Applause is also a visual hallmark in comparison to other talking films of the year. Mamoulian sets his scenes up to be both dramatically and visually striking, sometimes filming from overhead, and very frequently in this movie only filming from the knees down. Every scene is uniquely shot to bring the audience a feel of the world of Kitty and April Darling inhabit. Frightening close-ups of rather unattractive burlesque performers and patrons make the audience uneasy—as uneasy as April must have felt when, fresh from the convent, she first set foot in the burlesque theater. We are given a chance to feel the unrest and tension that April is feeling as she comes in to her mother’s home: April is lying in bed—on the wall are the silhouettes of Kitty and Hitch, and she can hear their voices in argument while tears stream down April’s face.

Helen Morgan gives the best performance of her short motion picture career in Applause. She creates a woman 20 years her senior, torn between love for her daughter and love for a worthless man, with heartfelt accuracy.
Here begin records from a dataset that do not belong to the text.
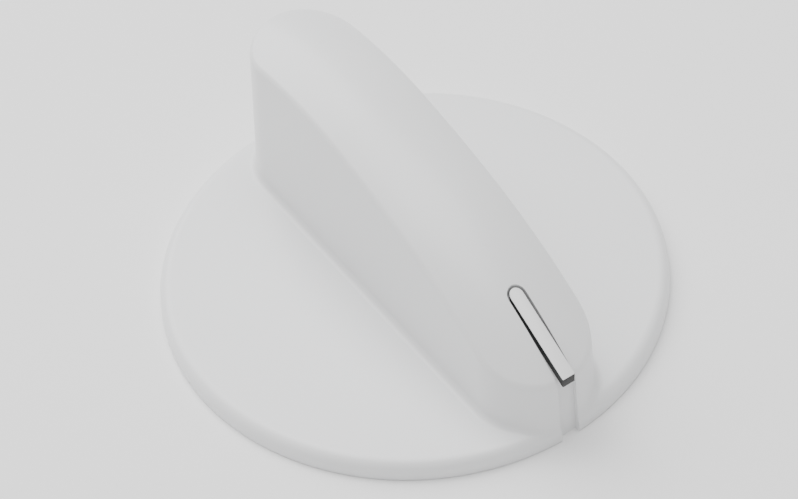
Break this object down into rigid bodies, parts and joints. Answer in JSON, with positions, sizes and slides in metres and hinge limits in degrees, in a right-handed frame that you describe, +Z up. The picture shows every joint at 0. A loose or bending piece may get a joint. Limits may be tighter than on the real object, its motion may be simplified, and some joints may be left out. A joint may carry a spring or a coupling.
{
  "type": "appliance timer knob",
  "caption": "Push-on timer knob: a round skirt with a straight, domed pointer grip, a white-topped pointer strip set in its nose, and a sprung D bore for the shaft.",
  "frame": {"origin": "centre of the skirt's underside, where the shaft axis meets the foot ring's plane", "axes": "+Z up along the shaft axis, away from the appliance's panel; -Y towards the pointer's nose; +X to the right of the pointer seen from above with the nose down"},
  "size_m": [0.05, 0.05, 0.0199],
  "materials": {
    "white_plastic": "gloss with fine wear",
    "black_plastic": "satin",
    "white_mark": "satin white top of the pointer strip",
    "spring_steel": "satin"
  },
  "bodies": {
    "root": {"knob_body": "white_plastic", "pointer_insert": "black_plastic", "shaft_spring": "spring_steel"}
  },
  "joints": []
}
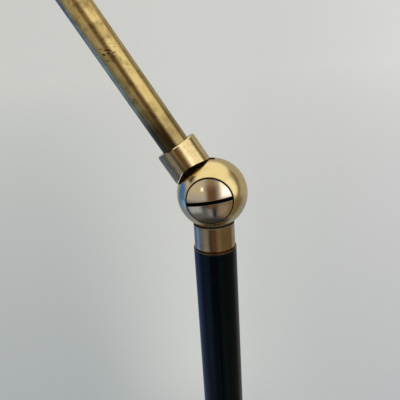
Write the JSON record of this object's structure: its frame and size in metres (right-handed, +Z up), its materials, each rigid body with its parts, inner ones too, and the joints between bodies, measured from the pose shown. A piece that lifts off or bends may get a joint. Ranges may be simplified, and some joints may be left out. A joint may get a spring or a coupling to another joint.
{
  "type": "adjustable arm floor lamp",
  "caption": "Floor lamp with a round weighted base, black stem, brass ball-jointed arm that tilts and swivels, and a tilting conical shade.",
  "frame": {"origin": "middle of the base's felt underside, on the floor and on the stem's axis", "axes": "+Z up along the stem, both tilt pivots along Y, arm leaning towards -X at rest"},
  "size_m": [0.5965, 0.262, 1.4767],
  "materials": {
    "base_lacquer": "black gloss lacquer over cast iron",
    "stem_lacquer": "black gloss lacquer",
    "shade_lacquer": "black lacquer outside, white enamel inside",
    "felt": "dense black felt",
    "gland_rubber": "moulded rubber",
    "zinc_steel": "zinc plated",
    "bronze": "plain bronze",
    "cable_sheath": "PVC sheath",
    "brass_turned": "turned and lacquered, lightly aged",
    "brass_ball": "polished and lacquered, warm",
    "brass_polished": "mirror polished, pale",
    "brass_dark": "unpolished, dark",
    "brass_aged": "aged, with fine speckles and pits",
    "holder_plastic": "black phenolic",
    "knob_plastic": "black",
    "shell_metal": "satin",
    "bulb_glass": "frosted white"
  },
  "bodies": {
    "stand": {"base": "base_lacquer", "base_felt": "felt", "cable_gland": "gland_rubber", "base_rod": "zinc_steel", "base_washer": "zinc_steel", "base_nut": "zinc_steel", "foot_ring": "brass_turned", "stem_plug": "zinc_steel", "stem": "stem_lacquer", "stem_set_screw": "zinc_steel", "swivel_washer": "bronze", "stem_cable": "cable_sheath"},
    "turret": {"elbow_collar": "brass_turned", "elbow_ball": "brass_ball", "elbow_screw": "brass_polished", "elbow_nut": "brass_polished", "elbow_spring_washer": "zinc_steel", "elbow_nipple": "zinc_steel"},
    "arm": {"elbow_tongue": "brass_dark", "elbow_sleeve": "brass_turned", "arm_tube": "brass_aged", "arm_cable": "cable_sheath", "head_collar": "brass_turned", "head_ball": "brass_ball", "head_screw": "brass_polished", "head_nut": "brass_polished", "head_spring_washer": "zinc_steel", "head_nipple": "zinc_steel"},
    "head": {"head_tongue": "brass_dark", "head_sleeve": "brass_turned", "neck_tube": "brass_turned", "holder_cap": "brass_turned", "lampholder": "holder_plastic", "holder_shell": "shell_metal", "holder_contact": "brass_dark", "shade": "shade_lacquer", "shade_ring": "holder_plastic", "bulb_cap": "shell_metal", "bulb_glass": "bulb_glass", "switch_body": "holder_plastic"},
    "knob": {"switch_knob": "knob_plastic"}
  },
  "joints": [
    {"name": "stem_swivel", "type": "hinge", "parent": "stand", "child": "turret", "pos_m": [0, 0, 1.04], "axis": [0, 0, 1], "range_deg": [-170, 170]},
    {"name": "elbow_tilt", "type": "hinge", "parent": "turret", "child": "arm", "pos_m": [0, 0, 1.08], "axis": [0, -1, 0], "range_deg": [-27, 65]},
    {"name": "head_tilt", "type": "hinge", "parent": "arm", "child": "head", "pos_m": [-0.23431, 0, 1.46419], "axis": [0, -1, 0], "range_deg": [-85, 7]},
    {"name": "switch_turn", "type": "hinge", "parent": "head", "child": "knob", "pos_m": [-0.28991, 0, 1.43052], "axis": [0, -1, 0], "range_deg": [0, 90]}
  ]
}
She is given the opportunity to sing only on occasion in the film; there is never a true production number that features her singing, however the song “What Wouldn’t I Do For That Man,” written for this film, would become her signature tune. In a strange case of life mimicking art, Morgan would die in 1941 at age 39, her career in shambles due to progressed alcoholism.

In the ‘20’s and ‘30’s, Hollywood studios had no intention of creating art — if they did happen to create a masterpiece, it was purely by accident — movies were just mass entertainment here for the day with no thought of preservation or usefulness beyond the immediate future. Looking at Applause from a contemporary perspective, it is indeed an early masterpiece, rough and crude yet strikingly sophisticated, realistic and moving. Mamoulian and Morgan teamed up to make this tawdry tale of burlesque life in the early part of the 20th century and, while it is fictionalized drama, it shows us a piece of American theatrical life featuring some of the people who actually lived it.